• [Aim of the exercise]
Will you repeat only the lines beginning at the one that mentions "build_upper_jaw()" and ending at the one that mentions "for node in", both of them included, exactly?

====

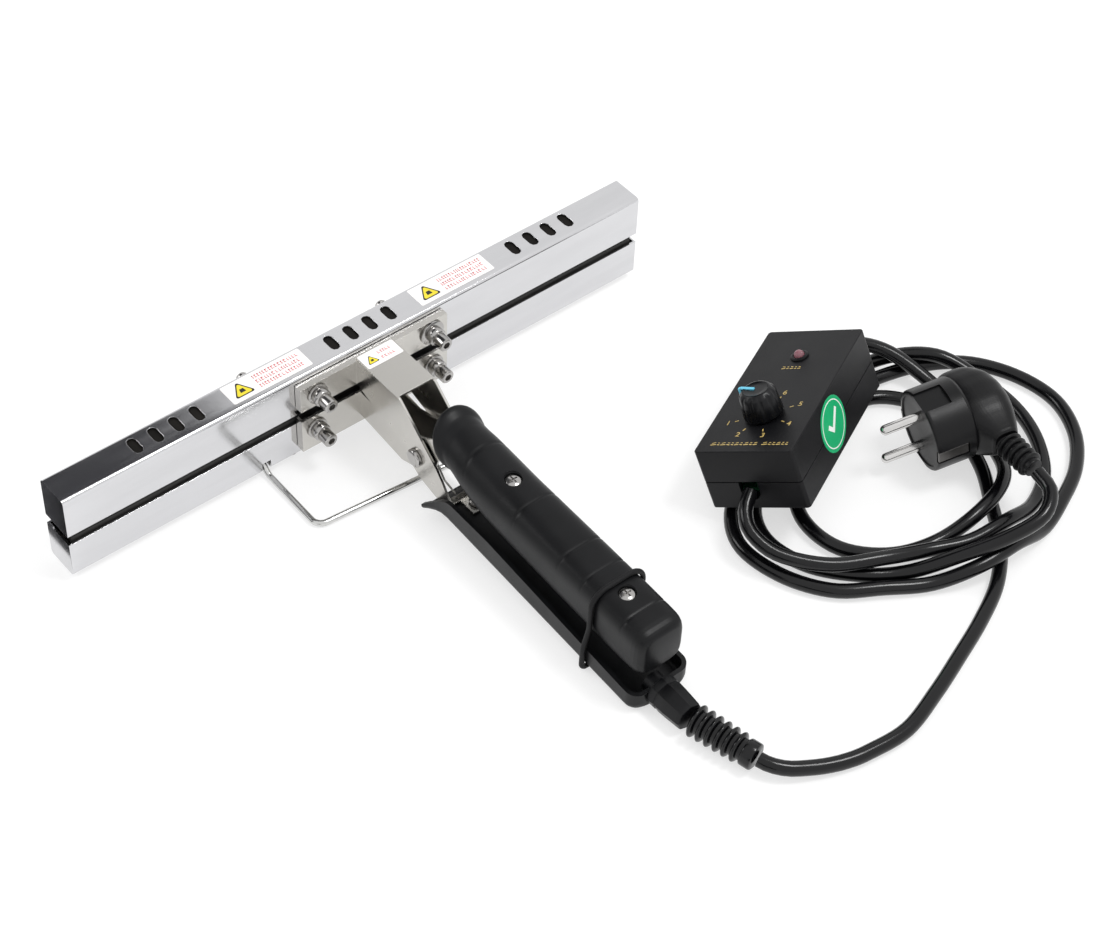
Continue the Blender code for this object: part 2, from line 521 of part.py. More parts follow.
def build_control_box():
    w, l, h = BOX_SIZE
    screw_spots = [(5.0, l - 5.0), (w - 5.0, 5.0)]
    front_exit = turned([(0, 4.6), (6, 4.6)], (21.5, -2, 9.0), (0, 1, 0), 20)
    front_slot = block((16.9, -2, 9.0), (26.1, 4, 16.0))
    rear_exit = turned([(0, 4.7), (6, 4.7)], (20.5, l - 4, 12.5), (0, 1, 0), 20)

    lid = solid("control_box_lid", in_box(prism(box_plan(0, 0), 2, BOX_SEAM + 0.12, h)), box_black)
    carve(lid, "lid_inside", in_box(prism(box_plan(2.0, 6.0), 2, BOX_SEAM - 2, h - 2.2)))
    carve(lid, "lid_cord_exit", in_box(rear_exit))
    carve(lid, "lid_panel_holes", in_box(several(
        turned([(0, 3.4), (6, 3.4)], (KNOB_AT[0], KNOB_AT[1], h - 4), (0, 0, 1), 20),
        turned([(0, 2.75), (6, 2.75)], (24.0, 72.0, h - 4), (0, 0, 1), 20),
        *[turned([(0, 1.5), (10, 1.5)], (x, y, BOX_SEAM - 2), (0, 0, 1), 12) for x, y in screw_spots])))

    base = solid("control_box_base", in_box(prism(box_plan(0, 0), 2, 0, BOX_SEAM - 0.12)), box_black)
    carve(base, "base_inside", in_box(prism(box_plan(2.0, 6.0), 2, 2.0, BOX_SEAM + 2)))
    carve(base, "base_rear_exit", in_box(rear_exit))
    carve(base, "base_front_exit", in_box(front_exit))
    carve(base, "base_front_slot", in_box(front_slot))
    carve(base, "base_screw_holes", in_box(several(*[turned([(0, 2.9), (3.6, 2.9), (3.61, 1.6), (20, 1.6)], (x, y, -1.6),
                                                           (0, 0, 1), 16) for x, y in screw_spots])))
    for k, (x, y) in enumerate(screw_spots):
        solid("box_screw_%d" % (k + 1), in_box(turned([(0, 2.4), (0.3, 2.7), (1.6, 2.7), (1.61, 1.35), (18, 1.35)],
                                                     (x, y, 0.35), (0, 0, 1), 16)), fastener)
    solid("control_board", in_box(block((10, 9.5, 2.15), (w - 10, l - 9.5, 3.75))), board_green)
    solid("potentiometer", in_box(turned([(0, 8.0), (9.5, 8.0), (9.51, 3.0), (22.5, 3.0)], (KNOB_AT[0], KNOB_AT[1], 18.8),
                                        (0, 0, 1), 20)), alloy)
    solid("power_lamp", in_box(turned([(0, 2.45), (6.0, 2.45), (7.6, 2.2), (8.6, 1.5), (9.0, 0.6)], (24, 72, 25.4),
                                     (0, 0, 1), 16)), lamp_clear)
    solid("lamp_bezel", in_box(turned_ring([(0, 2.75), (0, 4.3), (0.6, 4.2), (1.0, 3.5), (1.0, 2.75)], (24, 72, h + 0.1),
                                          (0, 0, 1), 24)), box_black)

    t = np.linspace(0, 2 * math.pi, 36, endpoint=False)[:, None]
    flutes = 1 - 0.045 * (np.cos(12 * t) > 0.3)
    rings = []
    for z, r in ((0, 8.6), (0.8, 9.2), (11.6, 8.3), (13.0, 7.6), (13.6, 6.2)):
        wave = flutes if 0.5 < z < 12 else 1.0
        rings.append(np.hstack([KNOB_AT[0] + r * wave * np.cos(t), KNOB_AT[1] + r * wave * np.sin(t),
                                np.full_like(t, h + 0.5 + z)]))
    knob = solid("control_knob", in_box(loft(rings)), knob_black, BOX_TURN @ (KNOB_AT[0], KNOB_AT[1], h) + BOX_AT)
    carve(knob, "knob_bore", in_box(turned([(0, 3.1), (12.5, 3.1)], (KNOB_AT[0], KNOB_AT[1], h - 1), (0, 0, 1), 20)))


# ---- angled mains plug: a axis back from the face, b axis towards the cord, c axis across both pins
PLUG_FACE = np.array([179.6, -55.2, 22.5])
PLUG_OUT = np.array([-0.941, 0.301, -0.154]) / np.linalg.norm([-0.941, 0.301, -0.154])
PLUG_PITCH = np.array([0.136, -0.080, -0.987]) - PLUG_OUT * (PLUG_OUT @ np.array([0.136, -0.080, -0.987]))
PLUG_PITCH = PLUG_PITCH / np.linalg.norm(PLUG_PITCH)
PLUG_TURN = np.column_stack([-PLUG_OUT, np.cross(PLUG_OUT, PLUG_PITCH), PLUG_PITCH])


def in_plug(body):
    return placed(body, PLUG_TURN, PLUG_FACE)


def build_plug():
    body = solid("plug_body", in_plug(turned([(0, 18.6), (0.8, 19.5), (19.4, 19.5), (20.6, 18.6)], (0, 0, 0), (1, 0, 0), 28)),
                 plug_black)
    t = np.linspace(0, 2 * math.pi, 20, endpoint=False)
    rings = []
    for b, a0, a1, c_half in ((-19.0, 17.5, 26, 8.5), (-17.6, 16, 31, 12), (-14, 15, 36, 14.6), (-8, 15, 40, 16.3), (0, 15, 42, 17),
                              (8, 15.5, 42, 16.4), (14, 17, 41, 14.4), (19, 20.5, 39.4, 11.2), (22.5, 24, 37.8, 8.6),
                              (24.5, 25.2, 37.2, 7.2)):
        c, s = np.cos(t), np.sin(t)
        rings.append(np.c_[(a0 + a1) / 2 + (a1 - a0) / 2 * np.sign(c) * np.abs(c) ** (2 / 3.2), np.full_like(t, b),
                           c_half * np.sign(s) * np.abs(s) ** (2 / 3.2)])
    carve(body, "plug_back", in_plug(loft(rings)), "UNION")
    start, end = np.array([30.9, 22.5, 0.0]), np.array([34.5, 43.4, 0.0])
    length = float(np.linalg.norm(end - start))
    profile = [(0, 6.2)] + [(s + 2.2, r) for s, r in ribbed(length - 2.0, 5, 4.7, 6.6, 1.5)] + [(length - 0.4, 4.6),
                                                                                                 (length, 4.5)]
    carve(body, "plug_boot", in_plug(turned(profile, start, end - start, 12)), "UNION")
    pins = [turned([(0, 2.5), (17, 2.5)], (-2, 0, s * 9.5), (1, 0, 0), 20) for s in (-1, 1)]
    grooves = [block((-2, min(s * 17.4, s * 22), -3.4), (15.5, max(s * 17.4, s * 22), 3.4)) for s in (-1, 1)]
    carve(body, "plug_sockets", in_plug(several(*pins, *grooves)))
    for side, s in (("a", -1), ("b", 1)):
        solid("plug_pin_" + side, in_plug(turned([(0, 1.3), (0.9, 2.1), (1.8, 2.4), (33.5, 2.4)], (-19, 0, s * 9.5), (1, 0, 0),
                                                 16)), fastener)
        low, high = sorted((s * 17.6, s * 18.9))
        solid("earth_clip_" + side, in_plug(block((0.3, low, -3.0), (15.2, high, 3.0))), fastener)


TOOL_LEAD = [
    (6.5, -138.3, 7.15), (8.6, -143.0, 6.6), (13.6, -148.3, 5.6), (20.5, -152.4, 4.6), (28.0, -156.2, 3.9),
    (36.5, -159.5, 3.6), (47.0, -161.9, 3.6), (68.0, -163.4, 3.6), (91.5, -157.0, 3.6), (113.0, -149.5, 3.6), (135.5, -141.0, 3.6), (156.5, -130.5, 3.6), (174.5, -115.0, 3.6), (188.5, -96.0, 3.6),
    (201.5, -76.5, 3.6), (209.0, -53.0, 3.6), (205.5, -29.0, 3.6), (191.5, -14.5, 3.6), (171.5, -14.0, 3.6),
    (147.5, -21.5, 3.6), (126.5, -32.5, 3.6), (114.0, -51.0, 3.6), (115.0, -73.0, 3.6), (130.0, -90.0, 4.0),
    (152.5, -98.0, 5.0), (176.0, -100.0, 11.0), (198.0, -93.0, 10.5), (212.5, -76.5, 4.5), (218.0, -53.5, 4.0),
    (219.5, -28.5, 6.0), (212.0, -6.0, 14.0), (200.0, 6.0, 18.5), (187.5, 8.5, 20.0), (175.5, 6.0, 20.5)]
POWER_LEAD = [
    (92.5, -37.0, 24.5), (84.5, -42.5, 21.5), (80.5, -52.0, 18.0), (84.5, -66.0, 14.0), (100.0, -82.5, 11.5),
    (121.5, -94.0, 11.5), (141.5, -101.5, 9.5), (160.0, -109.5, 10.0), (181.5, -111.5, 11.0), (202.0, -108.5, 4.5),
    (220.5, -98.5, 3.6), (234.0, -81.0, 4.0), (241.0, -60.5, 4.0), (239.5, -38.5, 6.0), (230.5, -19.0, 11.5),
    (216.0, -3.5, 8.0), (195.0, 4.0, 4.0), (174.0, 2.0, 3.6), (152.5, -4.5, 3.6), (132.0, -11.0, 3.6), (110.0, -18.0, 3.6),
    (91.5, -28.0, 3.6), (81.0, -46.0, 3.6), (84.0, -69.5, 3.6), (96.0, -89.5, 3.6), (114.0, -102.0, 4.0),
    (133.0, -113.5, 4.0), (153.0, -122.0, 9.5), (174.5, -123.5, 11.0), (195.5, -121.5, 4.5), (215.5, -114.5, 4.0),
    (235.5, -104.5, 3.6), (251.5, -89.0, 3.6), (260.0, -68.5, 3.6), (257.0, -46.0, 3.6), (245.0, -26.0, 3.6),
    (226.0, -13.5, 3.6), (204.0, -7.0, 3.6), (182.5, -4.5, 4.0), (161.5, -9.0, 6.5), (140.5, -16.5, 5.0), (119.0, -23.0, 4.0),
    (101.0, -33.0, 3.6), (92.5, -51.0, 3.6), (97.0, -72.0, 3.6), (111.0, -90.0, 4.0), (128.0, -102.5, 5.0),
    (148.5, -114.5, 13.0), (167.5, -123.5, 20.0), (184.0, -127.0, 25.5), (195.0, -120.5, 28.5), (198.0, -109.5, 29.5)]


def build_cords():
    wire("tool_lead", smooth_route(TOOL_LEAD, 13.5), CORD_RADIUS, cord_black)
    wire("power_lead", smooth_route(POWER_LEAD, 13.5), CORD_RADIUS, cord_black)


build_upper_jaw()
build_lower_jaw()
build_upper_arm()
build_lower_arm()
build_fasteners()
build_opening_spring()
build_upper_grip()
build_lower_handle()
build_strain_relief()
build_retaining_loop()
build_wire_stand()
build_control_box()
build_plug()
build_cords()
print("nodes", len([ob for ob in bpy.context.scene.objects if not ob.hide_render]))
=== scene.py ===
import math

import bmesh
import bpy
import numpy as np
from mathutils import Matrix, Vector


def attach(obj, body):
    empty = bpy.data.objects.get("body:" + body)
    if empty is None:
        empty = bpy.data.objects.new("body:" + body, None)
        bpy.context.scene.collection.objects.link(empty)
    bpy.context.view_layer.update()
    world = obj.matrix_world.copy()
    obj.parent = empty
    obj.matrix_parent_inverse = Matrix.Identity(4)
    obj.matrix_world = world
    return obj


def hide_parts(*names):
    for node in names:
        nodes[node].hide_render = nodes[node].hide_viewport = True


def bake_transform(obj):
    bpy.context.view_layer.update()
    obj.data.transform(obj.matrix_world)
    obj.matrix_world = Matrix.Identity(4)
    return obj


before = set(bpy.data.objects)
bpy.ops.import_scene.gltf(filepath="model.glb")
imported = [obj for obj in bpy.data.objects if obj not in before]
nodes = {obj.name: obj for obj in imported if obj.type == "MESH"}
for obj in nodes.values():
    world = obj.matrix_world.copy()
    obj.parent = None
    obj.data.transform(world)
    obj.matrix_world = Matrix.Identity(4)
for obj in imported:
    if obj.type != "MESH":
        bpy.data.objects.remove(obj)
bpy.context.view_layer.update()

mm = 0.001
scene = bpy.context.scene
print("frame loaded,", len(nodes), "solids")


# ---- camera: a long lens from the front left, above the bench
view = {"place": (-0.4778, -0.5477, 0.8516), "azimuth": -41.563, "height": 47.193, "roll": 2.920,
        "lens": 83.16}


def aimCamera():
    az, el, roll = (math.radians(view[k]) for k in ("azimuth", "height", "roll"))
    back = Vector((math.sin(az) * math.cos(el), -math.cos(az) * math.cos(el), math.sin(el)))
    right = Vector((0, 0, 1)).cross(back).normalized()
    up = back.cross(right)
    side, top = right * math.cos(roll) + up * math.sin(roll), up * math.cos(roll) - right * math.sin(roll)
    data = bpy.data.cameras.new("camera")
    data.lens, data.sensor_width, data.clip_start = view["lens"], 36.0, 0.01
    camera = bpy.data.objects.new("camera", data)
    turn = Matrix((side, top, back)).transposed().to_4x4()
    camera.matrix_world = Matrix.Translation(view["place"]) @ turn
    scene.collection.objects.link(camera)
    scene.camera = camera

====

• [Response for this exercise]
build_upper_jaw()
build_lower_jaw()
build_upper_arm()
build_lower_arm()
build_fasteners()
build_opening_spring()
build_upper_grip()
build_lower_handle()
build_strain_relief()
build_retaining_loop()
build_wire_stand()
build_control_box()
build_plug()
build_cords()
print("nodes", len([ob for ob in bpy.context.scene.objects if not ob.hide_render]))
=== scene.py ===
import math

import bmesh
import bpy
import numpy as np
from mathutils import Matrix, Vector


def attach(obj, body):
    empty = bpy.data.objects.get("body:" + body)
    if empty is None:
        empty = bpy.data.objects.new("body:" + body, None)
        bpy.context.scene.collection.objects.link(empty)
    bpy.context.view_layer.update()
    world = obj.matrix_world.copy()
    obj.parent = empty
    obj.matrix_parent_inverse = Matrix.Identity(4)
    obj.matrix_world = world
    return obj


def hide_parts(*names):
    for node in names:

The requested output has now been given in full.